Monday, December 08, 2003

Antitrust News: First Amendment Pricing

Further proof that antitrust and the First Amendment can't play together:
WASHINGTON, D.C. — Hendrikus van Westenbrugge, a former co-Managing Director of JO Tankers B.V., based in Spijkenisse, the Netherlands, was charged in Philadelphia today with participating in an international cartel to allocate customers, rig bids and fix prices on parcel tanker affreightment contracts for shipments of specialty liquids to and from the United States and elsewhere, the Justice Department announced.

Van Westenbrugge has agreed to plead guilty and cooperate with the ongoing investigation. In addition, van Westenbrugge, a Dutch citizen, has agreed to serve three months incarceration and pay a fine of $75,000. The plea agreement and recommended sentence are subject to court approval. "This case demonstrates our ongoing commitment to prosecute high-ranking executives who participate in international cartels that victimize American businesses," said R. Hewitt Pate, Assistant Attorney General in charge of the Department's Antitrust Division.

Parcel tanker shipping is the transportation of bulk chemicals, edible oils, acids and other specialty liquids by compartmentalized deep sea vessels. The temperature and other specifications of the compartments in the vessels can be regulated according to the specific requirements of the type of liquid being transported. A contract of affreightment provides for the transportation of bulk liquids from one port to another and typically covers multiple shipments during a certain period.

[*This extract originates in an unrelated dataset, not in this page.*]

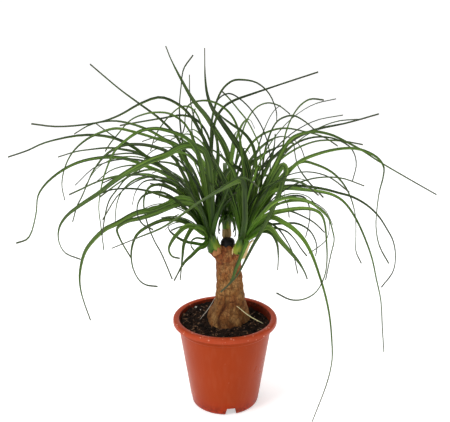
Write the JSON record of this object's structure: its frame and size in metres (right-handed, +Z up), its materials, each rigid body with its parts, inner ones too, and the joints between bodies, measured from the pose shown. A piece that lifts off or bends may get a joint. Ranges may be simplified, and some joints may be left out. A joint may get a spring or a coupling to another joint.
{
  "type": "potted ponytail palm",
  "caption": "Young ponytail palm with a swollen foot, a sealed cut trunk and arching strap leaves, standing in a terracotta-coloured plastic nursery pot.",
  "frame": {"origin": "middle of the pot's footprint, on the surface that the pot stands on", "axes": "+Z up, -Y towards the front of the plant, +X to the right seen from the front"},
  "size_m": [0.4744, 0.3725, 0.4056],
  "materials": {
    "pot_plastic": "semi-matte injection-moulded",
    "soil": "crumbly potting mix",
    "bark": "dry wrinkled bark",
    "wax": "satin wax",
    "leaf": "satin leaf",
    "dry_leaf": "dry"
  },
  "bodies": {
    "root": {"pot": "pot_plastic", "soil": "soil", "trunk": "bark", "wound_seal": "wax", "leaves_left": "leaf", "leaves_right": "leaf", "leaves_back": "leaf", "fallen_leaf_right": "dry_leaf", "fallen_leaf_left": "dry_leaf"}
  },
  "joints": []
}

According to the charges, van Westenbrugge joined the ongoing parcel tanker shipping conspiracy as early as January 2001 and participated until at least as late as November 2002. The criminal case charges that van Westenbrugge and his co-conspirators:

  • engaged in discussions concerning customers and prices of parcel tanker shipping of products to and from the United States and elsewhere;
  • agreed not to compete for one another's customers either by not submitting prices or bids to certain customers, or by submitting intentionally high prices or bids to certain customers; and
  • discussed and exchanged prices submitted to certain customers so as to not undercut one another's prices.
As a result, the Department said consumers in the market for international parcel tanker shipping services paid non-competitive and higher prices for parcel tanker shipping.
Notice that two of the DOJ's three charges involve simple acts of speech. The other charge, agreeing not to compete, involves the most basic of individual economic rights—the right not to engage in trade. Obviously, the DOJ begs to differ. They argue that speech is illegal when it relates to illegal activity and that no person may enter into a contract that "restrains trade." But these arguments miss the point. To say speech is illegal when it relates to a criminal activity is circular; under that reasoning, any act of speech may be banned (that is, subject to prior restraint) because it may lead to actions disfavored by the government. But more to the point, the speech at issue here involves discussions of prices and customers. It might involve defrauding customers—and if that is the case, the private tort system is the proper forum for resolving the issue—but there is no act of force warranting the government's intervention. At no point, according to these allegations, did the defendants conspire to deny any customer his legal rights.

Once again, the DOJ will protest, saying customers were denied their right to "competitive" prices. But that is not a right. First of all, how does one determine "competitive" prices? In a free market, prices are objectively determined by the agreements made by buyers and sellers. If a group of sellers (or a group of buyers, for that matter) join together to insist on a particular price level, then so be it. The resulting price still reflects market principles. The DOJ, in contrast, seeks to prevent sellers from exercising any control over pricing; accordingly, the government initiates antitrust prosecution whenever a buyer complains that he's paying more than he'd care to. By prosecuting the sellers, the DOJ replaces the free market with a government-run system where sellers have economic rights only at the government's discretion.

When you establish a "right" to a particular price backed by government order, you have a price control. The DOJ would never call it that, but that's what it is.

Cases like this demonstrate the necessity of repealing the Supreme Court's "commercial speech doctrine," which segregates "commercial" and "noncommercial" speech, assigning the former class lesser First Amendment protection. The result is a policy of treating commercial speech as inherently suspect, and the mere exchange of information a criminal act.